• **Problem requirements**:
Return only the lines running from the line that holds "Keep writing the" to the line that holds "CHIP_RADIUS = 1.12", including both.

• **Entries provided**:
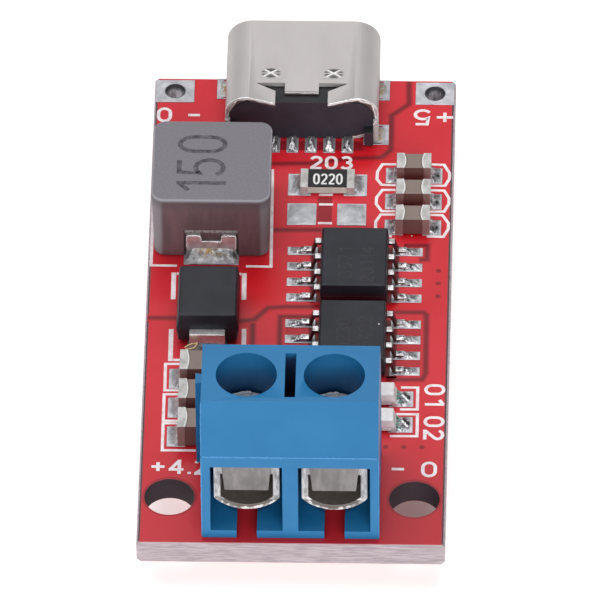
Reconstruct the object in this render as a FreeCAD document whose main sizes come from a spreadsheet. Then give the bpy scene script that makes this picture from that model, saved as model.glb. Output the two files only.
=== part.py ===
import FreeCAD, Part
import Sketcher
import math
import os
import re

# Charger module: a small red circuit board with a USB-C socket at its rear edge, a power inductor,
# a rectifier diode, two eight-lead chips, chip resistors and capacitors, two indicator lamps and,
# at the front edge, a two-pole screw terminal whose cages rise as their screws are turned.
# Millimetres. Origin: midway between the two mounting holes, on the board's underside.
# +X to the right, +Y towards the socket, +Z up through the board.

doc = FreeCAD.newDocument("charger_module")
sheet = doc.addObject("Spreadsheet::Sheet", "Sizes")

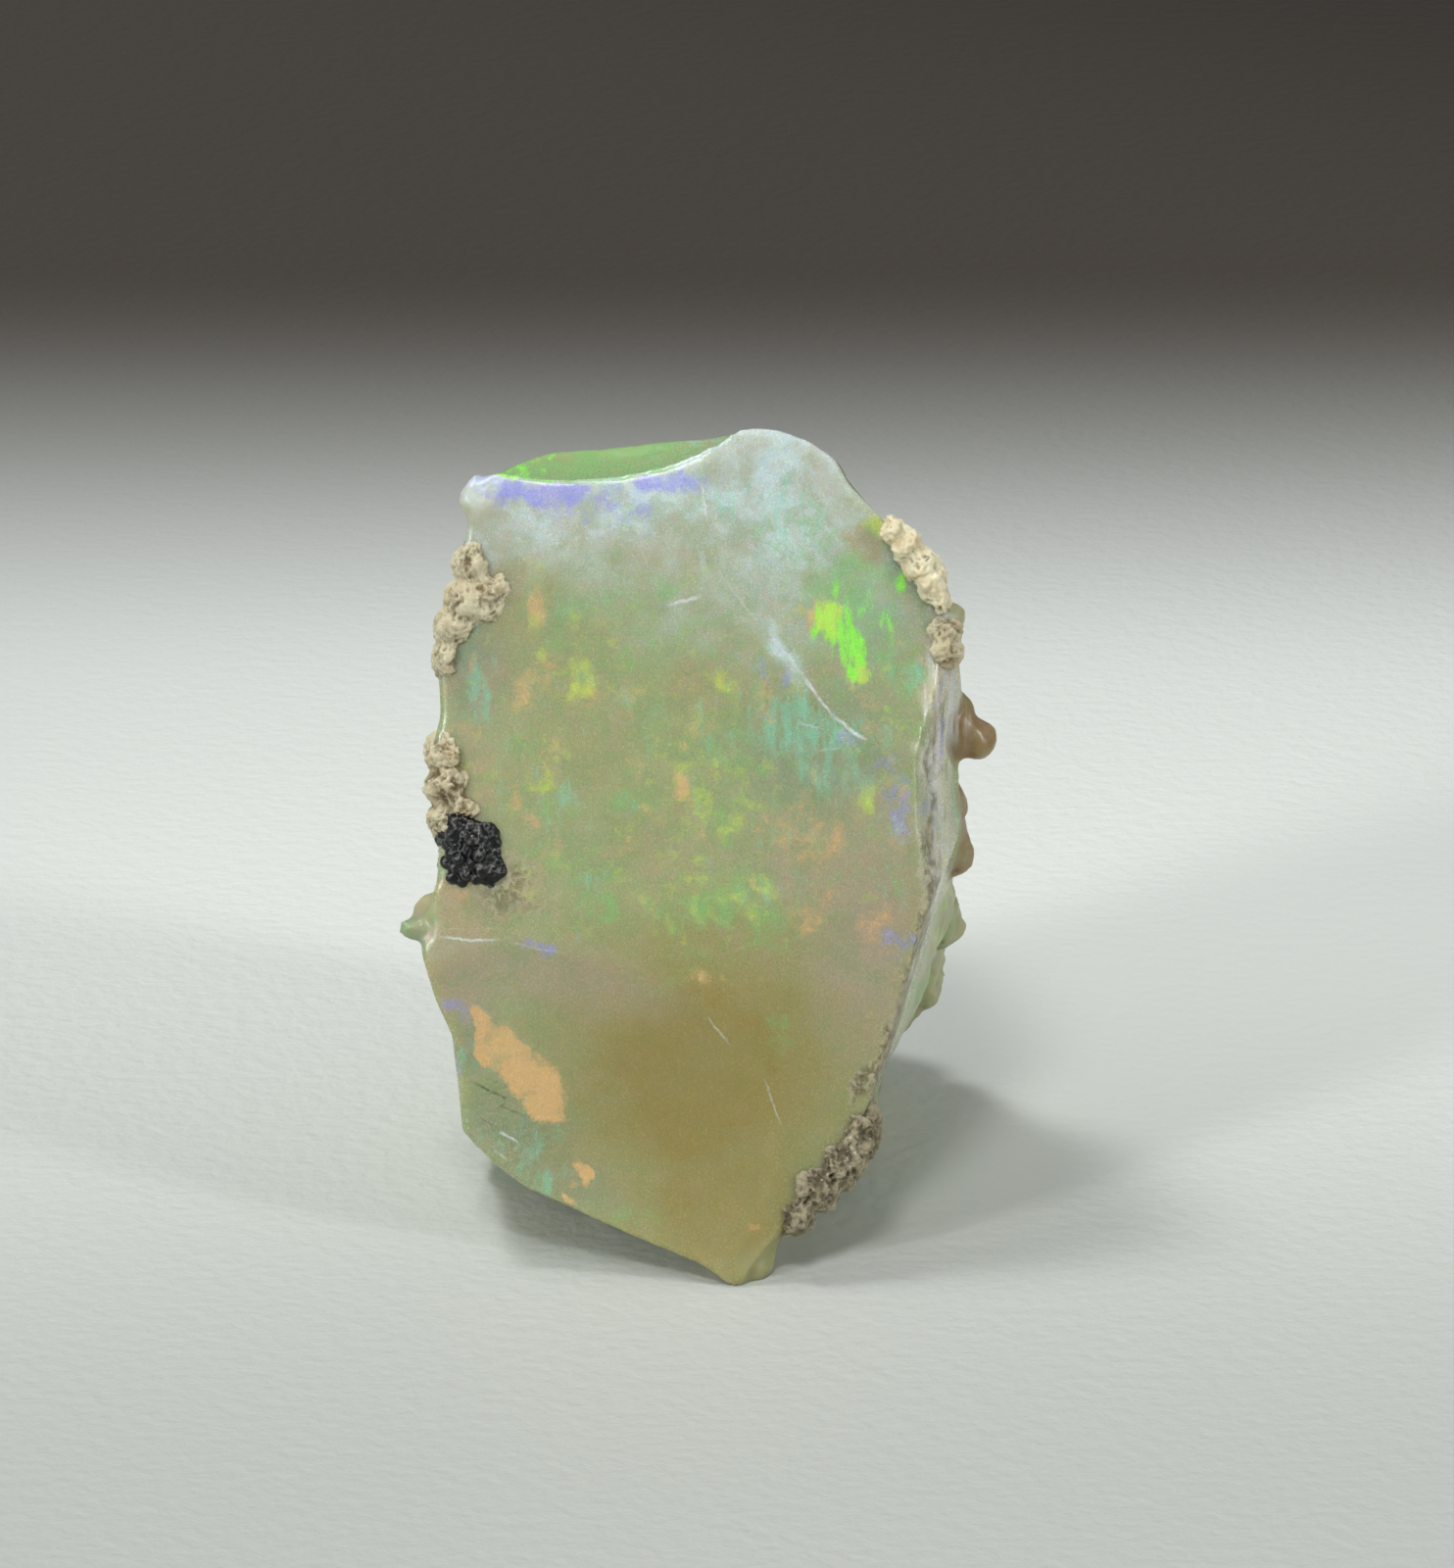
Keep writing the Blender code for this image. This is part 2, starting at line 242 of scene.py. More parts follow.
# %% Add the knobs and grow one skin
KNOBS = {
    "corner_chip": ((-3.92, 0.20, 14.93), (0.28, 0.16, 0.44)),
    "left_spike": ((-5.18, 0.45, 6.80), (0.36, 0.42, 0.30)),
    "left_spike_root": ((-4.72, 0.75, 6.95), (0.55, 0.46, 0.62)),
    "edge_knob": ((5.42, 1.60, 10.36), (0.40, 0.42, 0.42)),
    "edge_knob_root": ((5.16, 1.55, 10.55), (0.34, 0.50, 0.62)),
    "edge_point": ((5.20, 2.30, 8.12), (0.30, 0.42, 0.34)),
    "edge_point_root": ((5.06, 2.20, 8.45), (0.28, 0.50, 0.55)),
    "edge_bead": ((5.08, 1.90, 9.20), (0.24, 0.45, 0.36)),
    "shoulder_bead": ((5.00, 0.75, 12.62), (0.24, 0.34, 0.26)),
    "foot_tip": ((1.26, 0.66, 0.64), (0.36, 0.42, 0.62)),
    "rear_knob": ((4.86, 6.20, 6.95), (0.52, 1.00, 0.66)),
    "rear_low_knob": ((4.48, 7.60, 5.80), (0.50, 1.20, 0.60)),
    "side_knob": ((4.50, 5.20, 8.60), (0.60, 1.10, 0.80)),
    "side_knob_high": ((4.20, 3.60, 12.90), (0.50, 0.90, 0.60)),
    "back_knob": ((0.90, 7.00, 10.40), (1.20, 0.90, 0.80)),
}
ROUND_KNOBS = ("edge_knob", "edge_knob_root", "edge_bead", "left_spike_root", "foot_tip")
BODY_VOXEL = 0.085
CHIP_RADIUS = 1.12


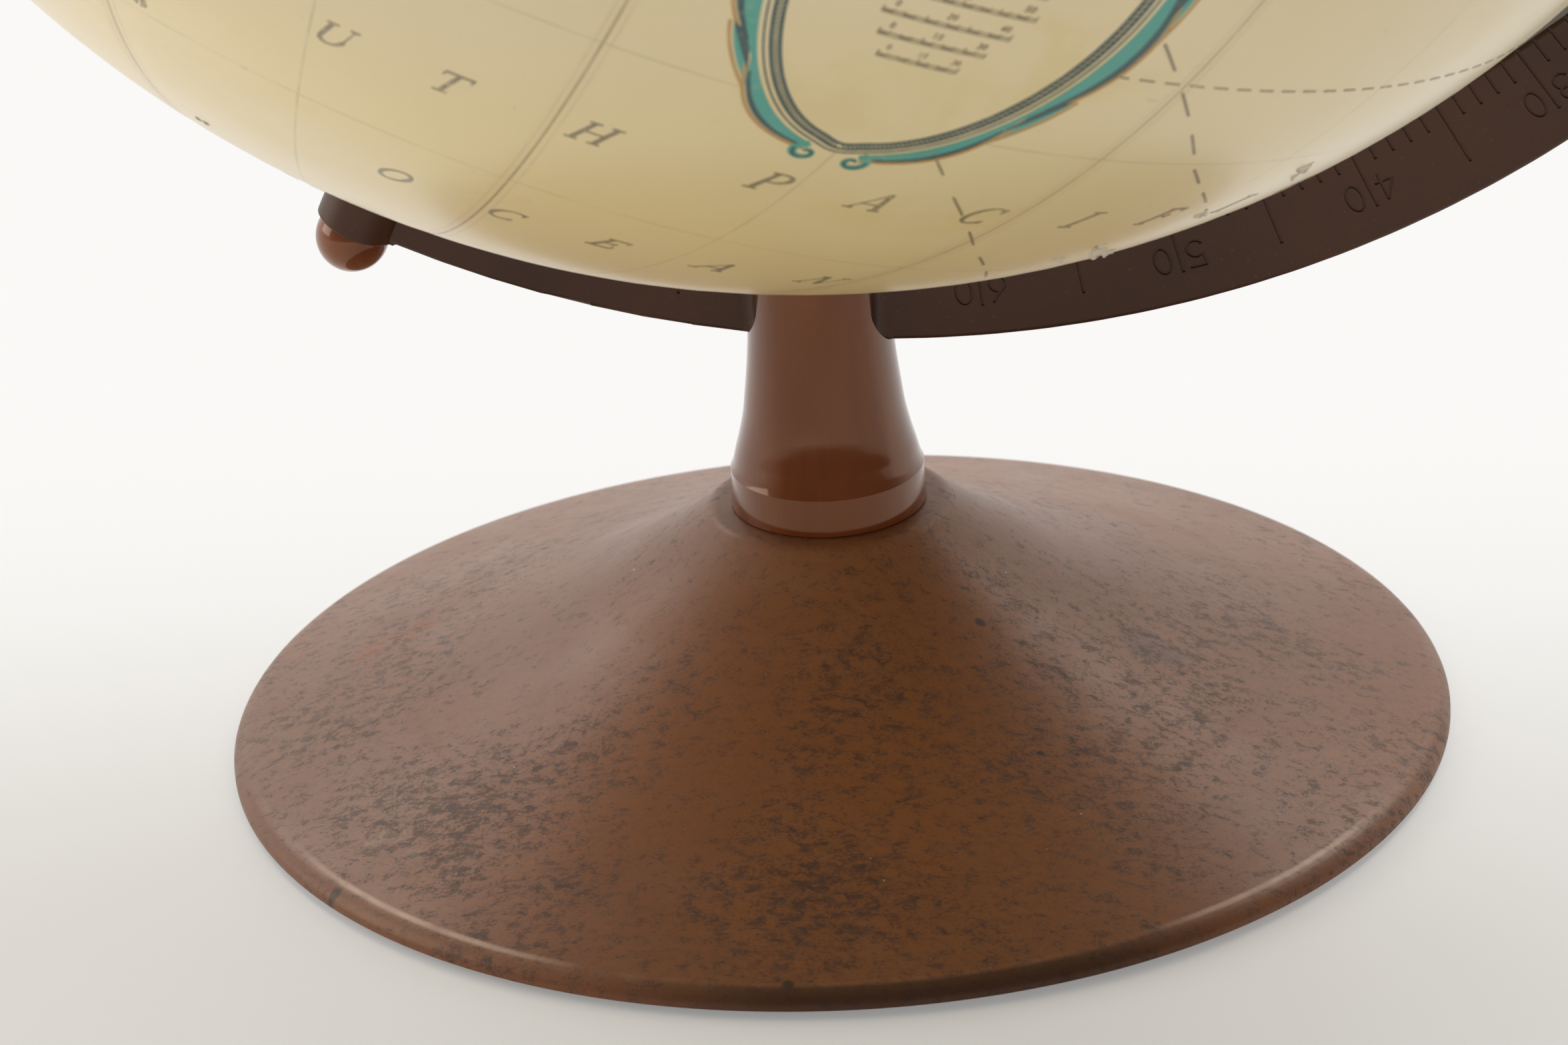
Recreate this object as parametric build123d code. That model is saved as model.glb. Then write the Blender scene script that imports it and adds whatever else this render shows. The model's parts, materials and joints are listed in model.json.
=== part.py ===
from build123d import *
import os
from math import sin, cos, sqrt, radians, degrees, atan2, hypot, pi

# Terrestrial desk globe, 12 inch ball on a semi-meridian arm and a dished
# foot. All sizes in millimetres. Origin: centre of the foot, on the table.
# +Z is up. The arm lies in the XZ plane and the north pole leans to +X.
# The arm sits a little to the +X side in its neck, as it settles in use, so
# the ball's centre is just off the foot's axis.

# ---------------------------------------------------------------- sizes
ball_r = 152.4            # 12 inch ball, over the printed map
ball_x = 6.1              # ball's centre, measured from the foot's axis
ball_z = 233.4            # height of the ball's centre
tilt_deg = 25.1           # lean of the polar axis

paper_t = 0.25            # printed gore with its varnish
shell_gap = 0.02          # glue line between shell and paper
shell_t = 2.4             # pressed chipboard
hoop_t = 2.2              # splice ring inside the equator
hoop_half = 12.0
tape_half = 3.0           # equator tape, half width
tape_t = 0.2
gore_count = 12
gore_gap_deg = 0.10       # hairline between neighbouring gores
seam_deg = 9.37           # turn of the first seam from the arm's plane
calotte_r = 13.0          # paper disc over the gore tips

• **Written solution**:
Keep writing the Blender code for this image. This is part 2, starting at line 242 of scene.py. More parts follow.
# %% Add the knobs and grow one skin
KNOBS = {
    "corner_chip": ((-3.92, 0.20, 14.93), (0.28, 0.16, 0.44)),
    "left_spike": ((-5.18, 0.45, 6.80), (0.36, 0.42, 0.30)),
    "left_spike_root": ((-4.72, 0.75, 6.95), (0.55, 0.46, 0.62)),
    "edge_knob": ((5.42, 1.60, 10.36), (0.40, 0.42, 0.42)),
    "edge_knob_root": ((5.16, 1.55, 10.55), (0.34, 0.50, 0.62)),
    "edge_point": ((5.20, 2.30, 8.12), (0.30, 0.42, 0.34)),
    "edge_point_root": ((5.06, 2.20, 8.45), (0.28, 0.50, 0.55)),
    "edge_bead": ((5.08, 1.90, 9.20), (0.24, 0.45, 0.36)),
    "shoulder_bead": ((5.00, 0.75, 12.62), (0.24, 0.34, 0.26)),
    "foot_tip": ((1.26, 0.66, 0.64), (0.36, 0.42, 0.62)),
    "rear_knob": ((4.86, 6.20, 6.95), (0.52, 1.00, 0.66)),
    "rear_low_knob": ((4.48, 7.60, 5.80), (0.50, 1.20, 0.60)),
    "side_knob": ((4.50, 5.20, 8.60), (0.60, 1.10, 0.80)),
    "side_knob_high": ((4.20, 3.60, 12.90), (0.50, 0.90, 0.60)),
    "back_knob": ((0.90, 7.00, 10.40), (1.20, 0.90, 0.80)),
}
ROUND_KNOBS = ("edge_knob", "edge_knob_root", "edge_bead", "left_spike_root", "foot_tip")
BODY_VOXEL = 0.085
CHIP_RADIUS = 1.12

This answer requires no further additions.